07/30/2009 05:12 am ET Updated Dec 06, 2017

A Helping Hand For Those Who Work In The Arts

Hollywood star Annette Bening came to town last week. She wasn't shooting a film, accepting an award or even performing on the Great White Way. She was in New York City to kick off a campaign to support the arts--more importantly, the people who work in the arts.

Annette is a co-chair of the capital campaign for something called the Actors Fund. Never heard of it? Well, the Actors Fund is an organization that helps all professionals in performing arts and entertainment providing social services and emergency assistance, health care, employment and training programs, and housing support for those who are in need, crisis or transition.

When I became involved as co-chair in the Actors Fund's campaign, along with Annette and award-winning Broadway producer Kevin McCollum, I believed that as both a New Yorker and a CEO in the travel and tourism industry--an industry that benefits from tourists who come visit our city to stay in a hotel, visit the cultural attractions, eat a terrific meal and see a Broadway show--I had a unique responsibility to assist the Actors Fund community in its fund-raising efforts and because I believed in who and what the Fund represents.

"This isn't about actors alone," said Bening, "It's about the producers, the stagehands, the grips, the lighting guys," she said. "The Actors Fund is about everyone."

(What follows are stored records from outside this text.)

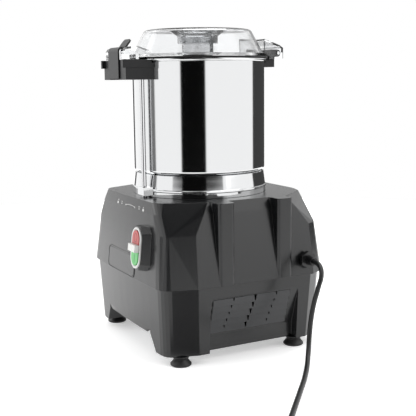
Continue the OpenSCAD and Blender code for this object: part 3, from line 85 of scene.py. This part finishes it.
def smooth(points, n):
    """A smooth curve through the points, with n steps between two of them."""
    out = []
    for i in range(len(points) - 1):
        a = points[max(i - 1, 0)]
        b, c = points[i], points[i + 1]
        d = points[min(i + 2, len(points) - 1)]
        for k in range(n):
            t = k / n
            out.append(0.5 * (2 * b + (c - a) * t + (2 * a - 5 * b + 4 * c - d) * t * t
                              + (3 * b - a - 3 * c + d) * t * t * t))
    return out + [points[-1]]


route = [Vector(p) / 1000 for p in ROUTE]
way = (route[-1] - route[-2]).normalized()
start_a = math.atan2(way.y, way.x) - math.pi / 2
coil_mid = COIL_TURNS / 2


def coil_r(t):
    return COIL_IN + COIL_PITCH * math.sqrt((t - coil_mid) ** 2 + COIL_SOFT ** 2)


def coil_z(t):
    """Height of the coil's line: it steps up to the second layer in half a turn."""
    half_turn = min(0.5, max(0, t - coil_mid + 0.25))
    return COIL_RISE * ((1 - math.cos(2 * math.pi * half_turn)) / 2)


centre = route[-1] + way * CORD_D - coil_r(0) * Vector((math.cos(start_a), math.sin(start_a), 0))


def coil_point(t):
    a = start_a + 2 * math.pi * t
    return centre + Vector((coil_r(t) * math.cos(a), coil_r(t) * math.sin(a), coil_z(t)))


stop_a = start_a + 2 * math.pi * COIL_TURNS
cord_path = smooth(route, ROUTE_STEPS)
cord_path += [coil_point(i / COIL_STEPS) for i in range(COIL_TURNS * COIL_STEPS + 1)]
cord_path.append(cord_path[-1] + Vector((-math.sin(stop_a), math.cos(stop_a), 0)) * COIL_TAIL)
for p in cord_path:
    p.z = max(p.z, CORD_D / 2)

# the bevel is 1 and the points carry the radius, so that the curve's box is the cord's
cord_curve = bpy.data.curves.new("cord_line", "CURVE")
cord_curve.dimensions = "3D"
cord_curve.bevel_depth = 1.0
cord_curve.bevel_resolution = 5
cord_curve.use_fill_caps = True
spline = cord_curve.splines.new("POLY")
spline.points.add(len(cord_path) - 1)
for point, p in zip(spline.points, cord_path):
    point.co = (p.x, p.y, p.z, 1)
    point.radius = CORD_D / 2
cord = bpy.data.objects.new("cord_line", cord_curve)
scene.collection.objects.link(cord)
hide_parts("mains_cord", "cord_coil")
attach(cord, "base")

# ---------------------------------------------------------------- materials
SOCKET = {"color": "Base Color", "rough": "Roughness", "metal": "Metallic", "ior": "IOR",
          "trans": "Transmission Weight", "spec": "Specular IOR Level",
          "glow": "Emission Strength", "glow_color": "Emission Color"}


def shader(name, **values):
    """A new material with these values on its shader's own sockets."""
    mat = bpy.data.materials.new(name)
    mat.use_nodes = True
    b = mat.node_tree.nodes["Principled BSDF"]
    for key, value in values.items():
        b.inputs[SOCKET[key]].default_value = value
    return mat, mat.node_tree, b


def noise(nt, scale, detail, stretch=None):
    """Noise in the piece's own space, finer along an axis by the share in stretch."""
    at = nt.nodes.new("ShaderNodeTexCoord").outputs["Object"]
    if stretch:
        mapping = nt.nodes.new("ShaderNodeMapping")
        mapping.inputs["Scale"].default_value = stretch
        nt.links.new(at, mapping.inputs["Vector"])
        at = mapping.outputs["Vector"]
    field = nt.nodes.new("ShaderNodeTexNoise")
    field.inputs["Scale"].default_value = scale
    field.inputs["Detail"].default_value = detail
    nt.links.new(at, field.inputs["Vector"])
    return field.outputs["Fac"]


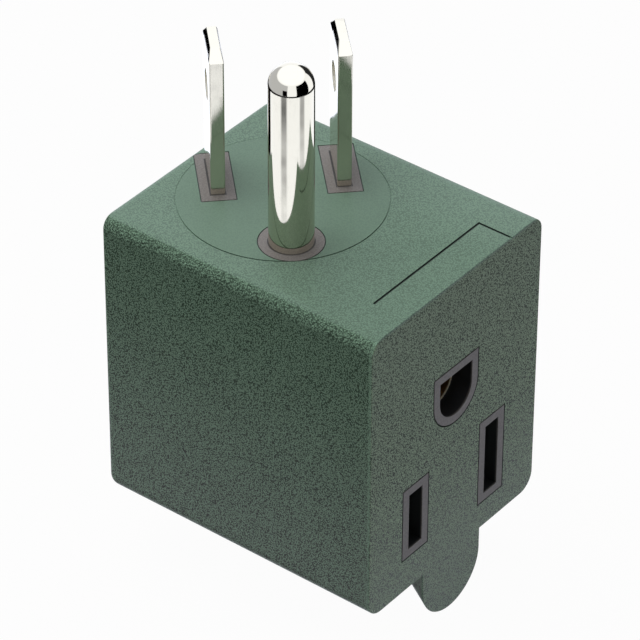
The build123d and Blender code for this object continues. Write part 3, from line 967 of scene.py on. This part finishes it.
@dataclass
class Housing:
    """The moulded body with its finger tab, its fine lines and the pockets of the two cores."""

    plug: PlugPattern
    outlet: OutletPattern
    half_width: float = 13.85
    front_y: float = -21.9
    back_y: float = 12.3
    bottom_z: float = -34.5
    top_radius: float = 1.7
    bottom_radius: float = 2.0
    back_radius: float = 1.0
    front_radius: float = 0.12
    round_steps: int = 12
    back_steps: int = 8
    front_steps: int = 3
    tab_radius: float = 4.8
    tab_drop: float = 2.4
    tab_slope: float = 1.15
    tab_root: float = 1.0
    line_depth: float = 0.14
    faint_depth: float = 0.015
    circle_sides: int = 192
    field_line_width: float = 0.14
    rule_line_width: float = 0.26
    rule_setback: float = 4.0
    rule_span: Span = (-8.45, 8.65)
    seam_width: float = 0.1
    seam_depth: float = 0.12
    core_x: float = 10.2
    core_y: Span = (-20.3, -1.4)
    core_z: Span = (-32.4, -9.7)
    plug_core_z: Span = (-6.5, -2.0)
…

From left to right: Jonathan Tisch, Annette Bening, Kevin McCollum. Photo Credit: The Actors Fund.

Annette Bening went on to talk about an industry "buddy" of hers working in a non-acting capacity who battled a dire illness this year. He needed temporary health care assistance and the Actors Fund was there. The actress's friend isn't alone: there's the 53-year-old TV writer/producer with HIV who couldn't work; the 47-year-old film editor diagnosed with breast cancer who had no health insurance; the Broadway dresser battling depression; an opera singer with early onset Alzheimer's; a 29-year-old musician and mom in crisis when her child needed surgery; the dancer in need of a hip replacement fearful that her condition would end her career; and the 75-year-old former Vaudeville performer who lost her home.

Despite its name, the Actors Fund has never limited its attention or support to just the actors we all know and recognize -- quite the opposite. In fact, it was Hollywood star George Clooney who made certain that a recent donation of his was inclusive of the crews, not just the actors of fame like himself. George was glad to know the Fund supports almost 11,000 people a year who work in theater, film, TV, music, dance, radio and opera. Simply put, it's a national human services organization.

So why launch in New York City?

New York City has always been a destination of choice for international and domestic tourists here to appreciate the arts and enjoy our many cultural attractions. Even President Obama and First Lady Michelle Obama come to New York City to take in a show. Broadway was well represented at the launch cocktail reception: stars like Lynn Redgrave, Bebe Neuwirth, Mike Nichols, John Goodman, Brian D'arcy James, Angela Lansbury, B.D. Wong and Brian Stokes Mitchell gathered to support the Fund (and also gave the Loews Regency Hotel the look of a Tony Awards' pre-party.) But New York City is not only our nation's theater capital, it is also a place with a robust television and film production industry.

In the five boroughs, there are over 40,000 location shoots annually including commercials, feature films, television shows and series, music videos, documentaries. This accounts for $5 billion in revenue and entertainment production employment of approximately 100,000 people. Further, a recent study from the Off Broadway Alliance pointed out that even Off Broadway business generated a citywide economic impact of $461.3 million during the 2007-08 season. As the City becomes more acutely aware of the shortfalls of relying on one industry for its financial well being, the importance of arts and entertainment to our economy (as well as our psyche) is becoming more apparent.

At a time when people in our communities are in greater need, the Fund's goal is to raise $12.5 million dollars over the next 18 months to strengthen and increase its services. The good news is $7.4 million has been raised already. The better news is that when the goal of $12.5 million is reached, more and more young people can confidently venture into the performing arts knowing that after its 127 years of tradition, the Actors Fund is still coming together to support them.

One of those aspiring young people was with me at the reception. My son has had a passion for theater and the arts since a very young age so it was wonderful for us to be there together. That night, in speaking with the men and women who earn a living in the industry, he was reminded of two important lessons: there is no substitution for hard work and that within every community there is responsibility -- probably the best lesson the Actors Fund could have taught him -- and all of us.